The total proposed purchase price (the "Purchase Price") to be paid by the
Purchaser in the contemplated transaction would be $13,988,000 which would be
10
<PAGE>
allocable to the Aircraft and to certain notes receivable by the Partnership.
The Purchaser proposes to pay $1,575,888 of the Purchase Price in cash at the
closing and the balance of $12,412,112 would be paid by delivery of a promissory
note (the "Promissory Note") by the Purchaser. The Promissory Note would be
repaid in equal quarterly installments over a period of seven years bearing
interest at a rate of 12% per annum with a balloon principal payment at the end
of year seven. The Purchaser would have the right to voluntarily prepay the
Promissory Note in whole or in part at any time without penalty. In addition,
the Promissory Note would be subject to mandatory partial prepayment in certain
specified instances.
Under the terms of the contemplated transaction, the Aircraft, including any
income or proceeds therefrom and any maintenance reserves or deposits with
respect thereto, constitute the sole source of payments under the Promissory
Note. No security interest over the Aircraft or the leases would be granted in
favor of the Partnership, but the equity interests in the Purchaser would be
pledged to the Partnership. The Purchaser would have the right to sell the
Aircraft, or any of them, without the consent of the Partnership, except that
the Partnership's consent would be required in the event that the proposed sale
price is less than the portion of the outstanding balance of the Promissory Note
which is allocable to the Aircraft in question and the Purchaser does not have
sufficient funds to make up the difference. The Purchaser would undertake to
keep the Aircraft and leases free of any lien, security interest or other
encumbrance other than (i) inchoate materialmen's liens and the like, and (ii)

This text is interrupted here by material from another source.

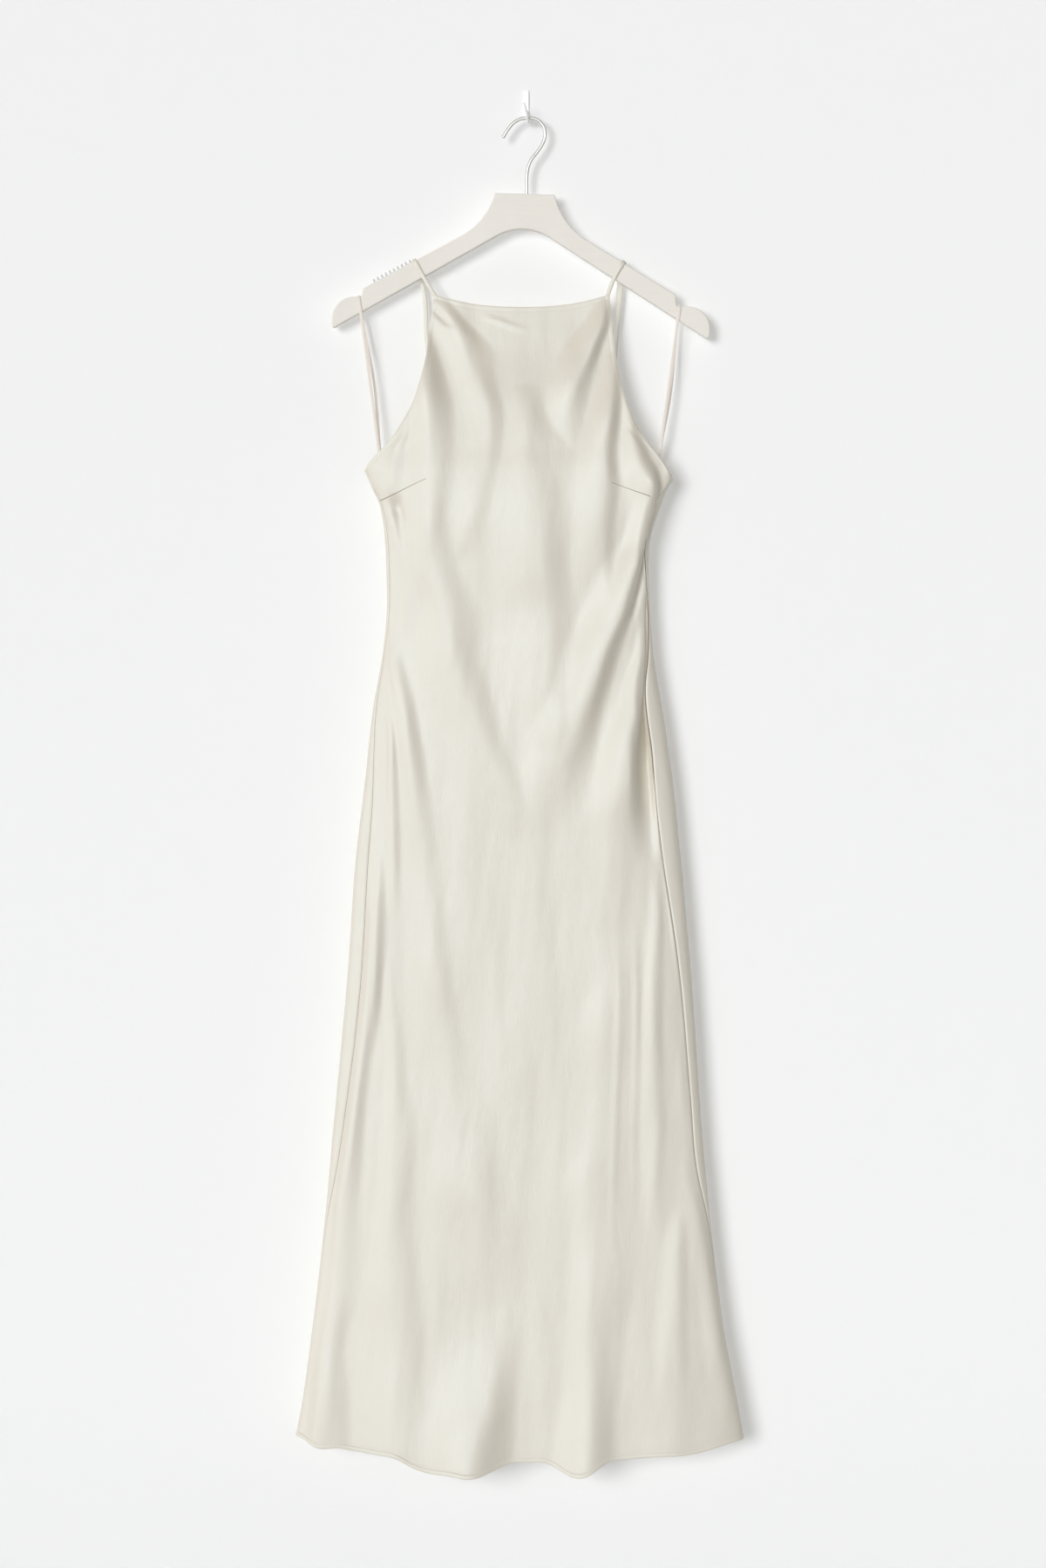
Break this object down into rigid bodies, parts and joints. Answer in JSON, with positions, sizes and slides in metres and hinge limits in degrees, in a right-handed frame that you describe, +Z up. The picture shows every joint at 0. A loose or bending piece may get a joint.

in the event that the Purchaser elects to install hushkits on any Aircraft,
secured debt to the extent of the full cost of such hushkit. The Purchaser will
be prohibited from incurring indebtedness other than (i) the Promissory Note;
(ii) deferred taxes not yet due and payable; (iii) indebtedness incurred to
hushkit Aircraft owned by the Purchaser and, (iv) demand loans from another SPC
(defined below) at a market rate of interest.
It is also contemplated that each of Polaris Aircraft Income Fund III, Polaris
Aircraft Income Fund IV, Polaris Aircraft Income Fund V and Polaris Aircraft
Income Fund VI would sell certain aircraft assets to separate special purpose
companies under common management with the Purchaser (collectively, together
with the Purchaser, the "SPC's") on terms similar to those set forth above.
Under the terms of the contemplated transaction, Purchaser's Manager would
undertake to make available a working capital line to the Purchaser of up to
approximately $1,222,000 to fund operating obligations of the Purchaser. This
working capital line is to be guaranteed by Triton Investments Limited, the
parent of the Purchaser's Manager and such guarantor will provide the
Partnership with a copy of its most recent balance sheet showing a consolidated
net worth (net of minority interests) of at least $150-million. Furthermore,
pursuant to the respective operating agreements of each SPC, including the
Purchaser, the Purchaser's Manager would provide to each SPC all normal and
customary management services including remarketing, sales and repossession, if
necessary. Provided that the Purchaser is not in default in making payments due
under the Promissory Note to the Partnership, the Purchaser would be permitted
to dividend to its equity owners an amount not to exceed approximately $33,000
per month. The Purchaser may distribute additional dividends to the equity
owners to the extent of the working capital advances made by the Purchaser's
Manager provided that the working capital line available to the Purchaser will
be deemed increased to the extent of such dividends.
The Purchaser would be deemed to have purchased the Aircraft effective as of
April 1, 1997 notwithstanding the actual closing date. The Purchaser would have
the right to receive all income and proceeds, including rents and notes
receivables, from the Aircraft accruing from and after April 1, 1997, and the
Promissory Note would commence bearing interest as of April 1, 1997.
The Partnership has agreed to consult with Purchaser's Manager before taking any
significant action pertaining to the Aircraft after the effective date of the
purchase offer. The Purchaser also has the right to make all significant
decisions regarding the Aircraft from and after the date of completion of
definitive documentation legally binding the Purchaser and the Partnership to
the transaction, even if a delay occurs between the completion of such
documentation and the closing of the title transfer to the Purchaser.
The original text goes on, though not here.